Las infinitas posibilidades que produjo la Primavera Árabe se han quedado, mayormente, en agua de borrajas. Pocos cambios significativos en los países donde mayor fuerza prendió, salvo en Túnez, dejando a la mayoría galvanizados por la violencia, con una nueva ola de dictaduras y regímenes autocráticos o guerras civiles que no parecen tener fin. James Jeffrey, enviado especial de EE.UU. para Siria, reconocía la imposibilidad de acabar con El Asad, aunque mantengan la exigencia de un “régimen fundamentalmente diferente” y jueguen la baza de las penurias por las que atraviesa el país. Según el Banco Mundial, Siria necesitaría, al menos, entre 250.000 a 350.000 millones de dólares para su reconstrucción. Ni Damasco ni Moscú pueden hacer frente solas a tamaña factura.

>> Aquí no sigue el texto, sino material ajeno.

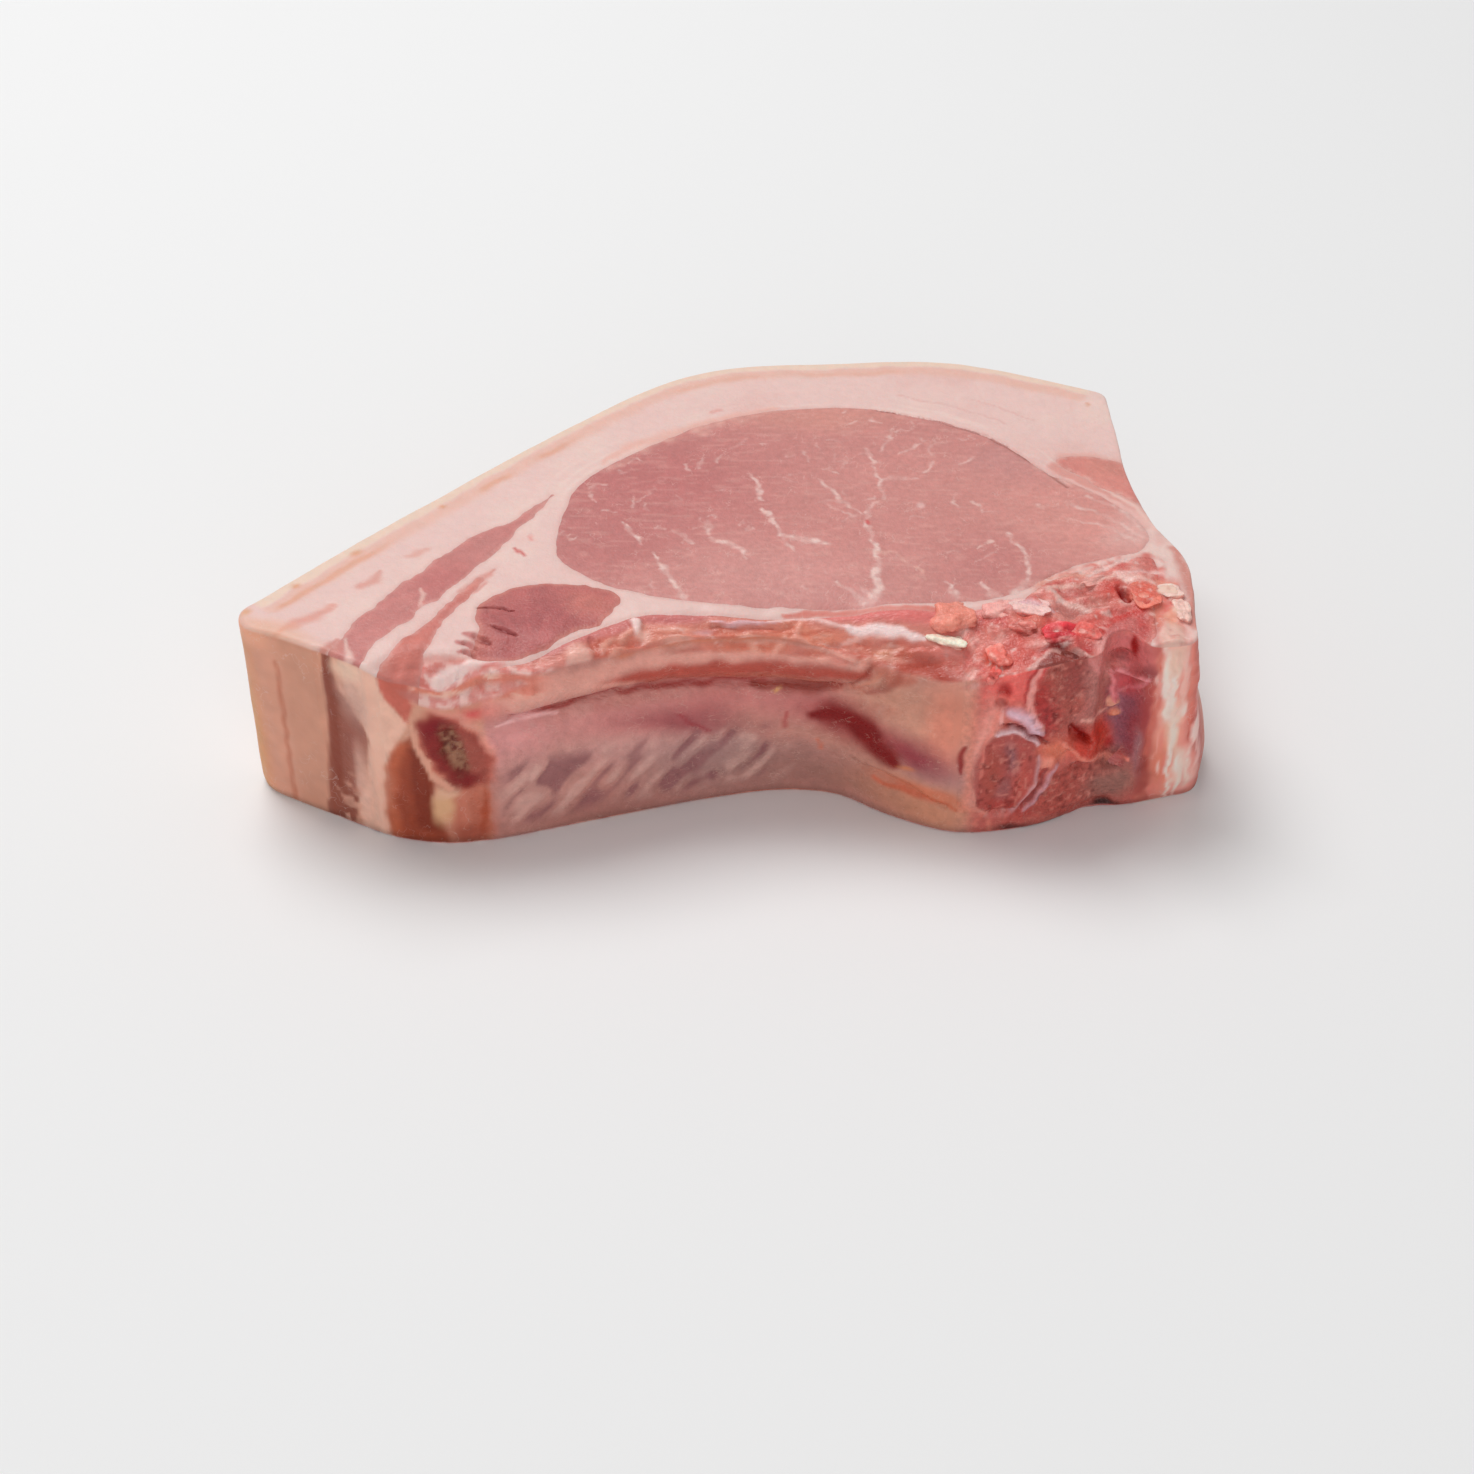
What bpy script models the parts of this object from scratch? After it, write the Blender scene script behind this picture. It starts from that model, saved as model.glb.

No cabe la menor duda, en cualquier caso, que los cambios en el régimen pasan por acuerdos entre este y la oposición. Y, por el momento, las noticias que se tienen son poco alentadoras. Las posibilidades de que los representantes de El Asad renuncien a su victoria militar son nulas, aunque aún haya una parte del territorio que no controlan, fundamentalmente en la provincia de Idlib -en donde se encuentran las Fuerzas Democráticas Sirias, lideradas por milicias kurdas, amalgama de diferentes tropas irregulares- que no les será posible tomar con facilidad. La amenaza de las milicias del ISIS, por lo demás, es, prácticamente residual. No así la de Turquía de intervenir para acabar con el peligro de las milicias kurdos. El Asad solo ha de contemplar cómo las viejas rencillas y rivalidades pueden beneficiarle a la hora de ignorar los requerimientos internacionales de apertura de su régimen y reconciliación nacional.

Después de todo, fue su intransigencia la responsable de provocar la guerra civil. Siria es un país agotado, con medio millón de muertos y una dictadura que está dispuesta a resistir. Si fuera necesario, sacrificando al país de nuevo.